Jeff BarkerDuring each IWS session, several scriptures are chosen for formal convocational worship as well as morning chapel services. I attempt to design various forms of presentation as a model of the ways that the arts can interact with the texts to communicate them well. We often do not have more than a few minutes of rehearsal time, so that certainly impacts the modes we choose. I also encourage input from the presenters themselves and other leaders.

Job 38:1-11, 16-18


This passage from Job combines choir and solo reader during the formal opening service of the on-campus academic session.
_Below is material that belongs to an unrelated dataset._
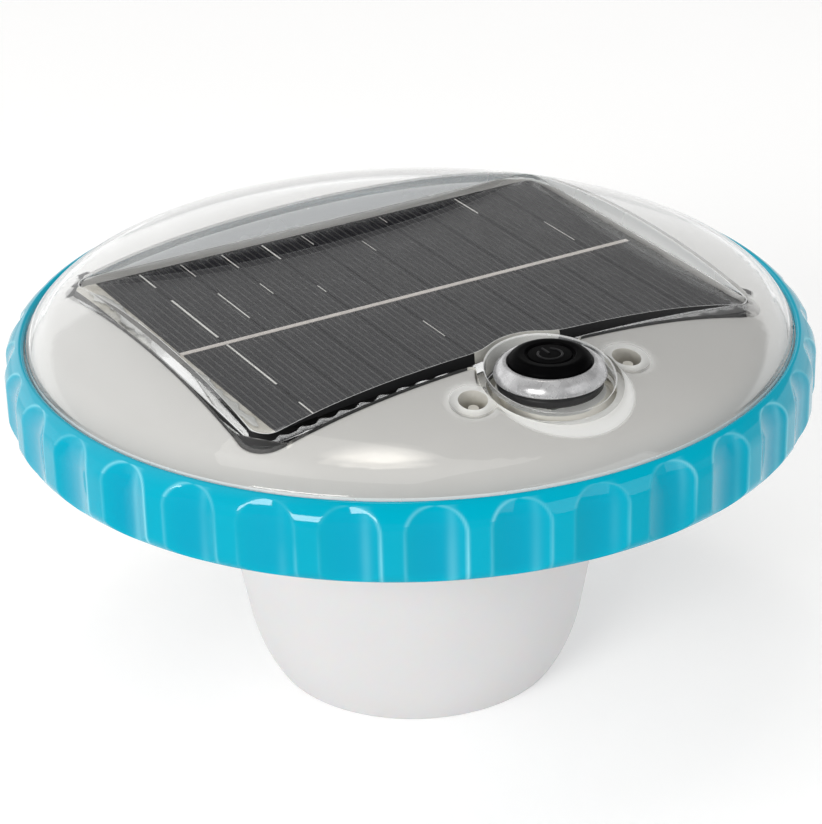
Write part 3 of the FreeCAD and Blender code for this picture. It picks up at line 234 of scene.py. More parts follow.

The supportive sounds are mostly vocal (including wind, pitches, and a sung phrase from the text repeated). One of the sounds is a “thunder tube” swung in the hand. And one of the most supportive sounds is silence!

Matthew 6:1-6, 16-21


This brief segment of the sermon on the mount concerns Jesus’s cautions about public behavior. My students came up with the idea to interpolate the ancient scripture with modern images and twitter posts that contextualize the passage, reminding us that these ancient cautions still sting!

Matthew 14:13-23


This mode of presentation uses a solo reader combined with tableaux and the simple cueing device of the click of clave’s to move to the next frozen posture. There is a bit of improvisation as actors move to the next image.

Revelation 22:1-7


Sometimes a hint of music can help a story. In this case, we use drumming and a solo singer. Note that it’s important that the music ebbs and flows with the meaning of the text.

Proverbs 4:20-27


I love it when we can model these two values: memorization and the participation of multiple generations!